By Yes, Virginia • April 22, 2007•Other Issues
This past week, in lieu of studying, I piled into my school’s gym with most of my law school to watch our basketball team go head-to-head with our rival law school’s. Since I’ve gone to city schools for college and law school (the same city school, in fact), this actually was the closest I’ve ever gotten to a post-high school sporting event. I’m happy to report that my school won narrowly, money was raised for charity, and we all had a much better time than we would have had outlining.
But one part of the evening left me with a sour taste in my mouth: the faculty mini-game played at halftime. Five members of each school’s faculty squared off, and as is the custom in sports played by lawyers, there was a one-woman on the field requirement. To my dismay, I watched as one member of my school’s team boss around the other players on our team, pointing where they should be, barking directions, and generally acting like a poor team player. He was particularly harsh to the female player on the team, an extremely nice professor senior to him.

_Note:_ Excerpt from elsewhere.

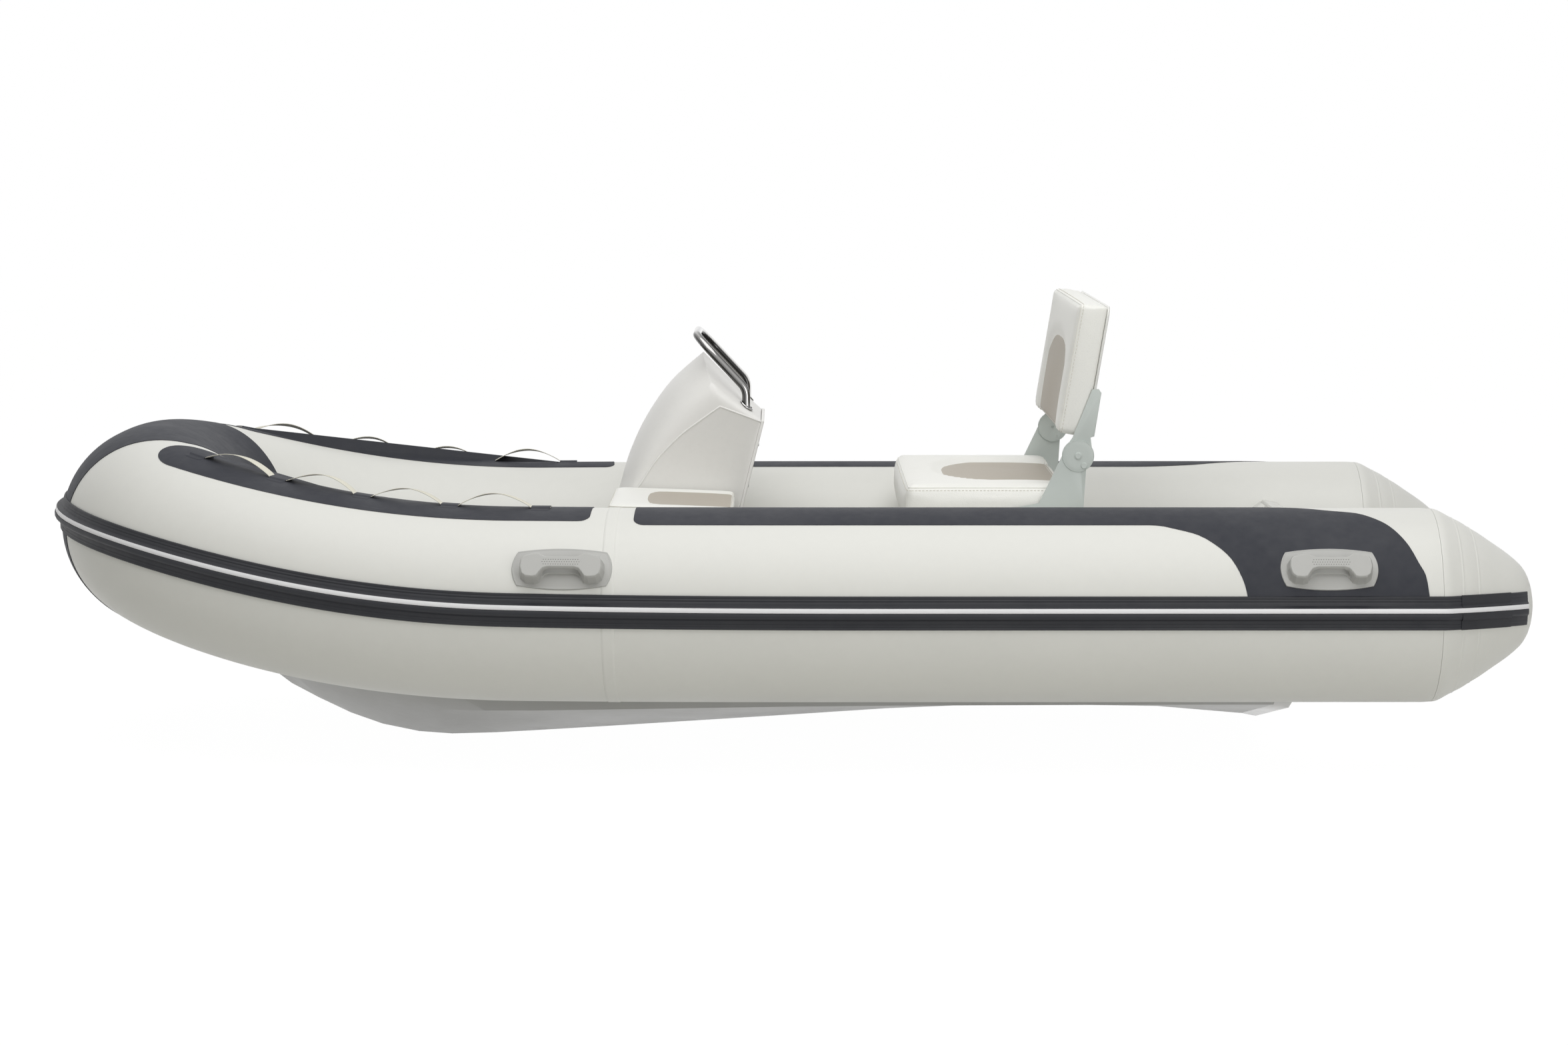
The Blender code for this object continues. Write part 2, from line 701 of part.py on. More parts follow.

Now, it takes a lot of guts to play basketball in front of about a thousand of the most critical people in the world—law students—particularly when, basically by definition, you don’t have game. Law professors (and, let’s be fair, law students) are not athletes: the sports ship sailed a long time ago. There might be some exceptions to this rule, but for the most part, we made a decision at some point in our lives that we would take up cranial pursuits, and no one came to this game expecting a game worth of ESPN coverage. But I don’t think we expected such poor team playing, particularly from a professor.

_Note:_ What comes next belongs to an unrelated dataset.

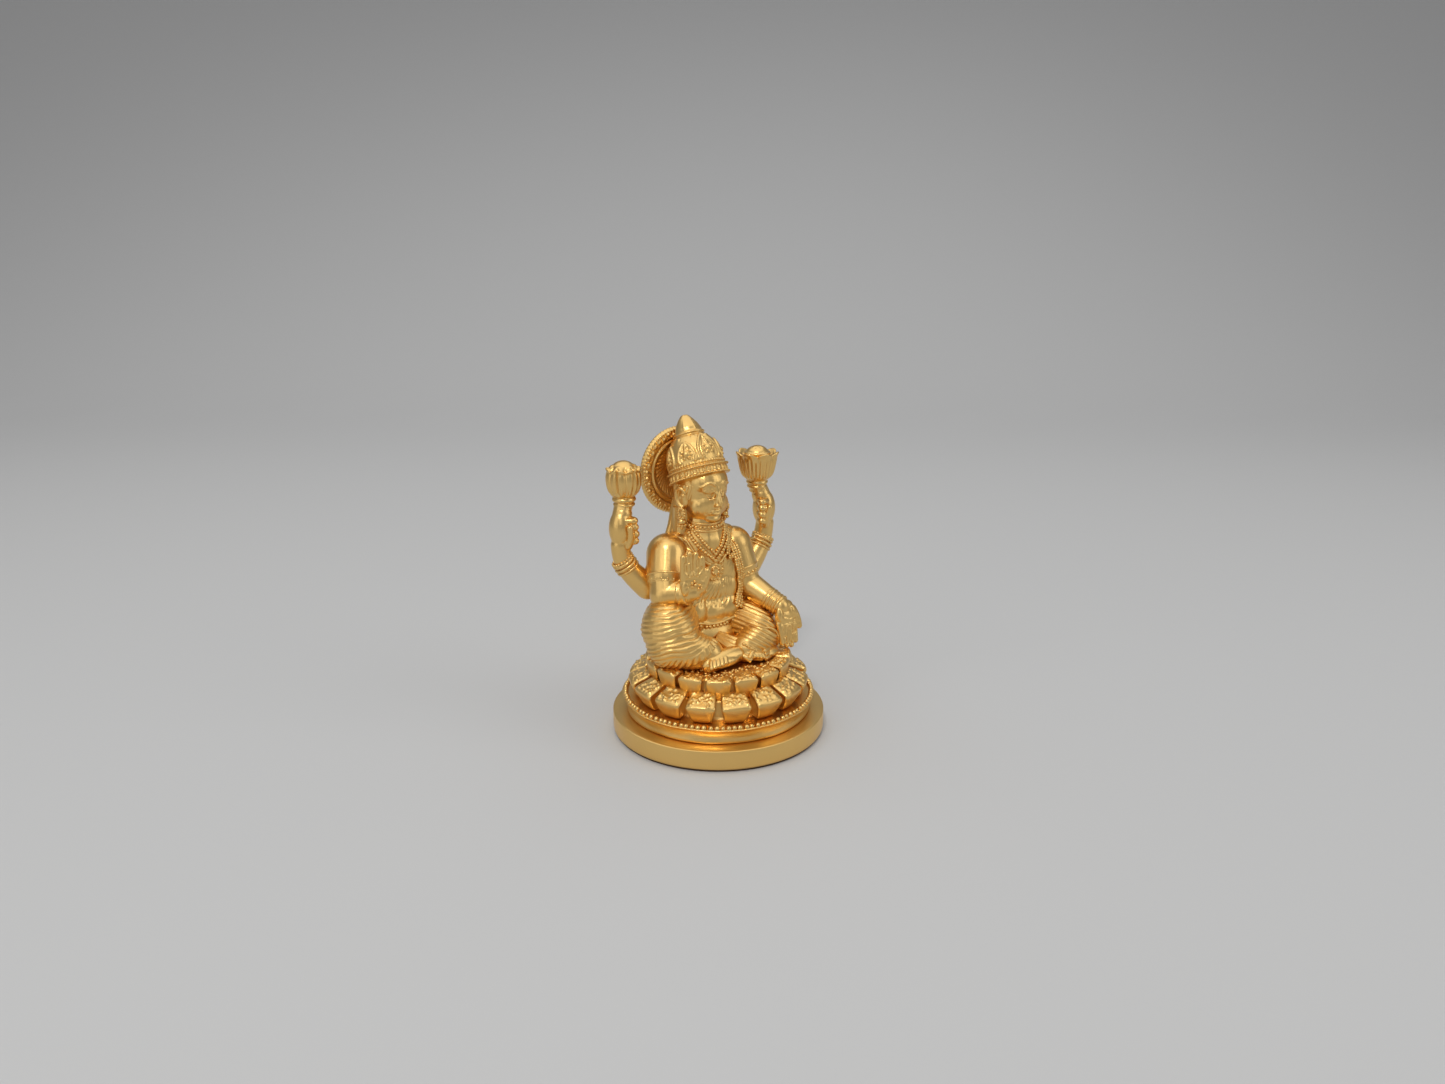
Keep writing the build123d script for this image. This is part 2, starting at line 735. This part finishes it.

This might be a one-off event, but this game seemed like the acting out of what happens a lot in the law: poor sportsmanship, often directed at women. Law, in some ways, is not dissimilar to professional sports. Both have their superstars, but even the superstars need good teams to back them up. And good teams are built on players treating each other with respect and working together for a common goal. Women, it seems, are still frequently treated as lesser team members, who get less playing time, indifference from coaches, and less support from their teammates. Little wonder so many hang up their cleats after a few seasons, and there are so few in the Hall of Fame.
I’m not saying that there aren’t functioning legal teams out there, or that all men are looking for women to be benched, or even that women are not poor sports themselves sometimes. I am saying that a little more effort for the team and all its players might produce better results by the time the final buzzer sounds.